Broad has since credited Moores and Manek with bringing that point to his attention, and it appears he’s brought the gameplan to the subcontinent, too. According to CricViz, in his one Test against Sri Lanka in 2018, 29.8 per cent of Broad’s deliveries were pitched on a full length, with 13.7 per cent of his balls going on to hit the stumps. In his Test appearance last month, 35.7 per cent of his deliveries were full-length, with 16.2 per cent projected to hit timber. A similar improvement in results can be expected in India too, says Moores.

“The more you play in places like India, the more you start to develop skills that will work on those pitches. The first time I took Stuart to Sri Lanka he developed a leg-cutter straight away because he’ll always find a way of adapting to a surface. He’s now got some skills that he can use out there which he’ll have developed over time.
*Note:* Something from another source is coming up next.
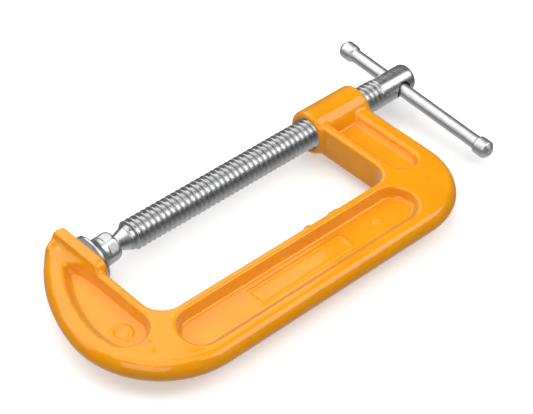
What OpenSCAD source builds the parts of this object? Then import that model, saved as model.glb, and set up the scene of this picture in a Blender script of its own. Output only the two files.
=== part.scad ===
// C-clamp: one frame casting, a threaded spindle, a swivel pad and a sliding bar.
// X runs along the screw from the anvil face towards the boss, Z is the frame's flat normal
// and the spine lies at -Y. The origin is the anvil face's centre on the screw axis.

/* [Frame] */
// Distance from the anvil face to the boss's inner face
clear_span = 116; // [110:1:122]
// Distance from the screw axis down to the spine's inner edge
throat_depth = 46; // [42:1:50]
// Thickness of the casting along the throat
flange_thick = 14; // [12:0.5:16]
// Thickness of the web at the bottom of the pockets
web_thick = 3; // [2.5:0.5:5]
// Diameter of the threaded boss
boss_d = 19; // [18:0.5:21]

/* [Screw] */
// Major diameter of the thread
thread_d = 12.7; // [12:0.1:13]
// Distance between neighbouring threads
thread_pitch = 2.54; // [2.5:0.02:2.6]

/* [Pad] */
// Diameter of the pad's face
pad_d = 19.8; // [18:0.2:21]
// Angle at which the loose pad hangs on its ball
pad_droop = 7; // [0:1:8]

/* [Bar] */
// Diameter of the sliding bar
bar_d = 5.9; // [5.4:0.1:6]
// Overall length of the bar
bar_len = 86; // [80:1:100]
// How far the bar's middle is drawn to one side of the screw
bar_shift = -12.2; // [-16:0.2:16]
// Angle of the bar above the frame's plane
bar_turn = 3.6; // [-90:0.1:90]

/* [Hidden] */
$fn = 64;
eps = 0.01;

// Frame outline, seen along Z
spine_low = -74;                    // lowest line of the outline
arm_right = clear_span + 29;        // right-hand line of the outline
right_r = 30.5;                     // lower right corner
left_x = 8;                         // where the lower left sweep starts
left_r = 38.7;                      // lower left sweep
left_turn = 99;                     // its angle
back_r = 76.5;                      // long back of the left arm
back_end = 134.5;                   // angle at which it reaches the tip
tip_y = 12.5;                       // top of the left arm
arm_in_left = -2.2;                 // inner side of the left arm
arm_in_right = clear_span + 1.5;    // inner side of the right arm
corner_r = 9;                       // both inner corners
rim_r = 4.75;                       // round outer edge, half the outer rim's thickness
half_t = flange_thick / 2;
left_c = [left_x, spine_low + left_r];
back_c = left_c + (back_r - left_r) * [sin(left_turn), cos(left_turn)];

// Pockets
rim_in = 3.4;                       // width of the rim along the throat
spine_rim = 6.5;                    // widths of the outer rims
left_rim = 7.2;
right_rim = 8.3;

// Boss and thread
boss_len = arm_right - clear_span;
boss_round = 1.6;
thread_r = thread_d / 2;
root_r = thread_r - 1.2;
bore_r = thread_r + 0.05;
mouth_r = 7.3;
thread_from = 21;
thread_to = 157;
head_r = 6;
head_end = 175;
head_round = 1.6;
bar_x = 167.6;
bar_hole_r = bar_d / 2 + 0.5;

// Pad and ball
ball_x = 9.5;
ball_r = 4;
socket_r = ball_r + 0.15;
lip_r = 3.75;
neck_r = 3;
nose_end = 19.8;
spigot_r = 2.5;
spigot_len = 6;
pad_face_x = 3.12;
pad_back_x = 4.6;
collar_from = 6.8;
collar_to = 13.8;
collar_flat_r = 5.6;
collar_turn = 20;

// Bar ends
knob_r = 3.9;
knob_len = 7;
knob_taper = 2;

// Points of an arc, measured from straight down and turning towards -X
function sweep(c, r, a0, a1, n) =
    [for (i = [0:n]) let (a = a0 + (a1 - a0) * i / n) c - r * [sin(a), cos(a)]];

// The outline without the throat, drawn in by a margin
function outline(m) = concat(
    [[arm_right - m, tip_y]],
    sweep([arm_right - right_r, spine_low + right_r], right_r - m, -90, 0, 16),
    sweep(left_c, left_r - m, 0, left_turn, 20),
    sweep(back_c, back_r - m, left_turn + 2, back_end, 12));

// A slice of the rim's round edge at an angle from the top
module slice(a) {
    for (s = [-1, 1])
        translate([0, 0, s * rim_r * cos(a) - eps / 2])
            linear_extrude(eps) polygon(outline(rim_r * (1 - sin(a))));
}

// Flat throughout the throat side and sloping away to the thinner, rounded outer rim
module blank() {
    hull() {
        translate([arm_in_left - rim_in, -throat_depth - rim_in, -half_t])
            cube([arm_in_right - arm_in_left + 2 * rim_in, throat_depth + rim_in + tip_y,
                flange_thick]);
        for (a = [0, 30, 60, 90]) slice(a);
    }
}

module throat() {
    w = arm_in_right - arm_in_left;
    translate([arm_in_left, -throat_depth, -20]) linear_extrude(40) {
        translate([0, corner_r]) square([w, 80]);
        translate([corner_r, 0]) square([w - 2 * corner_r, 20]);
        for (x = [corner_r, w - corner_r]) translate([x, corner_r]) circle(corner_r);
    }
    // above the right arm only the boss is left
    translate([arm_in_right - 1, 0, -20]) cube([40, 40, 40]);
}

module spine_pocket() {
    top = -throat_depth - rim_in;
    r = (top - spine_low - spine_rim) / 2;
    x0 = -1.8 + r;
    x1 = clear_span + 0.7 - r;
    translate([x0, top - 2 * r]) square([x1 - x0, 2 * r]);
    for (x = [x0, x1]) translate([x, top - r]) circle(r);
}

module right_pocket() {
    x0 = arm_in_right + rim_in + 0.8;
    x1 = arm_right - right_rim;
    r = (x1 - x0) / 2;
    low = -47;
    translate([x0, low + r]) square([2 * r, -low - r - 3]);
    translate([x0 + r, low + r]) circle(r);
}

module left_pocket() {
    r = 8.8;
    low = -50.3;
    inner = arm_in_left - rim_in;
    intersection() {
        polygon(outline(left_rim));
        translate([-40, low + r]) square([40 + inner, 3 - low - r]);
    }
    translate([inner - r, low + r]) circle(r);
}

module pockets() {
    for (s = [0, 1]) mirror([0, 0, s]) translate([0, 0, web_thick / 2]) linear_extrude(20) {
        spine_pocket();
        right_pocket();
        left_pocket();
    }
}

// Raised block that carries the fixed jaw face, with its shoulder behind
module anvil() {
    half = [[tip_y, 9], [tip_y - 1, 10], [-9.5, 10], [-12.5, 9], [-14.5, 7]];
    face = concat(half, [for (i = [len(half) - 1:-1:0]) [half[i][0], -half[i][1]]]);
    translate([-5, 0, 0]) rotate([90, 0, 90]) linear_extrude(5) polygon(face);
    hull() {
        translate([-5.5, -7, -9]) cube([1, 7 + tip_y, 18]);
        translate([-9, -5, -4.7]) cube([1, 5 + tip_y - 1, 9.4]);
    }
}

// Turned shape along X from points given as [radius, x]
module lathe(points) {
    rotate([0, 90, 0]) rotate_extrude() polygon(points);
}

module boss() {
    x0 = clear_span;
    x1 = arm_right;
    r = boss_d / 2;
    e = boss_round;
    k = e * (1 - sqrt(0.5));
    lathe([[0, x0], [r - e, x0], [r - k, x0 + k], [r, x0 + e],
        [r, x1 - e], [r - k, x1 - k], [r - e, x1], [0, x1]]);
}

module boss_bore() {
    lathe([[0, clear_span - 1], [mouth_r, clear_span - 1], [mouth_r, clear_span],
        [bore_r, clear_span + 1.4], [bore_r, arm_right - 1], [mouth_r - 0.3, arm_right + eps],
        [0, arm_right + eps]]);
}

module frame_casting() color("orange") difference() {
    union() {
        difference() {
            blank();
            throat();
            pockets();
        }
        anvil();
        boss();
    }
    boss_bore();
}

// The spindle's ball and neck, round about X, so they look the same however far they turn
module spindle_nose() color("silver") {
    translate([ball_x, 0, 0]) sphere(ball_r);
    lathe([[0, ball_x], [neck_r, ball_x], [neck_r, collar_to], [4.6, nose_end], [0, nose_end]]);
    translate([nose_end - eps, 0, 0]) rotate([0, 90, 0]) cylinder(h = spigot_len, r = spigot_r);
}

module spindle() color("silver") difference() {
    turns = floor((thread_to - thread_from) / thread_pitch);
    union() {
        lathe(concat(
            [[0, nose_end + 0.05], [root_r, nose_end + 0.05]],
            [for (i = [0:turns - 1], k = [0:2])
                [k == 0 ? root_r : thread_r,
                 thread_from + (i + [0.1, 0.42, 0.78][k]) * thread_pitch]],
            [[root_r, thread_to], [0, thread_to]]));
        lathe([[0, thread_to - 1], [root_r, thread_to - 1], [head_r, thread_to],
            [head_r, head_end - head_round], [head_r - 0.5, head_end - 0.5],
            [head_r - head_round, head_end], [0, head_end]]);
    }
    translate([nose_end - 1, 0, 0]) rotate([0, 90, 0])
        cylinder(h = spigot_len + 1.5, r = spigot_r + 0.05);
    translate([bar_x, 0, 0]) rotate([90 + bar_turn, 0, 0])
        cylinder(h = 20, r = bar_hole_r, center = true);
}

module swivel_pad() color("gainsboro")
    translate([ball_x, 0, 0]) rotate([0, -pad_droop, 0]) translate([-ball_x, 0, 0]) difference() {
        union() {
            r = pad_d / 2;
            lathe([[0, pad_face_x], [r - 0.5, pad_face_x], [r, pad_face_x + 0.5],
                [r, pad_back_x], [r - 0.4, pad_back_x + 0.3], [collar_flat_r, collar_from + 0.4],
                [0, collar_from + 0.4]]);
            intersection() {
                translate([collar_from, 0, 0]) rotate([0, 90, 0]) rotate([0, 0, collar_turn])
                    cylinder(h = collar_to - collar_from, r = collar_flat_r / cos(30), $fn = 6);
                lathe([[0, collar_from - 1], [6.4, collar_from - 1], [6.4, collar_to - 2],
                    [5.2, collar_to - 0.4], [4.6, collar_to], [0, collar_to]]);
            }
        }
        translate([ball_x, 0, 0]) sphere(socket_r);
        lathe([[0, ball_x], [lip_r, ball_x], [lip_r, ball_x + 2], [4.1, collar_to + 1],
            [0, collar_to + 1]]);
    }

module tommy_bar() color("silver")
    translate([bar_x, 0, 0]) rotate([bar_turn, 0, 0]) translate([0, bar_shift, 0])
        rotate([-90, 0, 0]) rotate_extrude() {
            r = bar_d / 2;
            h = bar_len / 2;
            polygon([[0, -h], [knob_r - 1.6, -h], [knob_r - 0.5, 0.8 - h], [knob_r, 2 - h],
                [knob_r, knob_len - h], [r, knob_len + knob_taper - h],
                [r, h - knob_len - knob_taper], [knob_r, h - knob_len],
                [knob_r, h - 2], [knob_r - 0.5, h - 0.8], [knob_r - 1.6, h], [0, h]]);
        }

frame_casting();
spindle_nose();
spindle();
swivel_pad();
tommy_bar();
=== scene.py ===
"""C-clamp: enamelled casting, plated screw, swivel pad and sliding bar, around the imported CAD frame."""

import math

import bmesh
import bpy
import numpy as np
import openvdb
from mathutils import Matrix, Vector


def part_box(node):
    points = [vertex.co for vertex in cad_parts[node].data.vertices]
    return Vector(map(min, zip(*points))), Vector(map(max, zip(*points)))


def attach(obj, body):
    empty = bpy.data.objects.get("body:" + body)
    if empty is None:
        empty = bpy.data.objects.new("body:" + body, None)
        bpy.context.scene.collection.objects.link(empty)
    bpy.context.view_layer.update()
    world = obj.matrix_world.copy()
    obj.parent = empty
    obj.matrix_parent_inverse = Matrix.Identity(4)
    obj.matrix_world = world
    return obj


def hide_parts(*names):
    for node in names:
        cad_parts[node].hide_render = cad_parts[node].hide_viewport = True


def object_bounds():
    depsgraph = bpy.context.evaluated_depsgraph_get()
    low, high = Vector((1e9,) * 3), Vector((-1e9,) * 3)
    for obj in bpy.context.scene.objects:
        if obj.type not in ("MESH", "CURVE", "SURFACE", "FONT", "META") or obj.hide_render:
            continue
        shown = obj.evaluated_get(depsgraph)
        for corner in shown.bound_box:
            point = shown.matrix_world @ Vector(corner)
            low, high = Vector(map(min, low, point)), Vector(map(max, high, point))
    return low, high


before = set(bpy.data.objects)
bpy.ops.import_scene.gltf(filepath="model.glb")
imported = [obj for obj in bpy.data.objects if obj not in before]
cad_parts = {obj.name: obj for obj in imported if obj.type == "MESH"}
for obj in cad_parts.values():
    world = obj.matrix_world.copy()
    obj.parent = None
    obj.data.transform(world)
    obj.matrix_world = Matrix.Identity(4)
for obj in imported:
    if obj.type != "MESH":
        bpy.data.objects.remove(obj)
cad_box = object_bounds()
MM = 0.001

# ---------------------------------------------------------------- the casting's sizes, in millimetres
SPINE_LOW, ARM_RIGHT, RIGHT_R = -74.0, 145.0, 30.5
LEFT_X, LEFT_R, LEFT_TURN, BACK_R = 8.0, 38.7, math.radians(99), 76.5
TIP_Y, THROAT_Y, THROAT_X0, THROAT_X1, CORNER_R = 12.5, -46.0, -2.2, 117.5, 9.0
HALF_T, RIM_R, RIM_IN, WEB = 7.0, 4.75, 3.4, 1.5
SPINE_RIM, LEFT_RIM, RIGHT_RIM = 6.5, 7.2, 8.3
BOSS_X0, BOSS_R, BORE_R, MOUTH_R = 116.0, 9.5, 6.42, 7.3
JAW_HALF_Z, JAW_T = 10.0, 5.0
LEFT_C = np.array([LEFT_X, SPINE_LOW + LEFT_R])
BACK_C = LEFT_C + (BACK_R - LEFT_R) * np.array([math.sin(LEFT_TURN), math.cos(LEFT_TURN)])
# flecks of flash on the throat side, as x, z and radius, and shallow dents, as x, y and radius
FLECKS = ((71.5, 6.2, 1.0), (84.0, 6.0, 0.9), (86.5, 6.1, 0.8))
DENTS = ((-11.5, -53, 1.0), (-13, -57.5, 1.3), (130.7, -54.7, 2.4))
DENT_DEPTH, PARTING_DEPTH = 0.22, 0.12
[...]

There will be times when tactically he might want to bowl wider, but I think he’ll pick and choose what he needs to do in any situation and I think you’ve got to trust him on that.”

It’s strange to think that Broad, England’s second-most prolific wicket-taker, played little part in the two greatest series wins of his generation. Prior to England’s win over India in 2012, he only featured in the first two Tests of the 2010/11 Ashes, succumbing to injury after taking two wickets at an average of 80.50.

In this bumper year of Test cricket, when he’s bowling better than ever, the opportunity is there to rectify that situation. Greatness across all conditions is still in sight for the master tactician.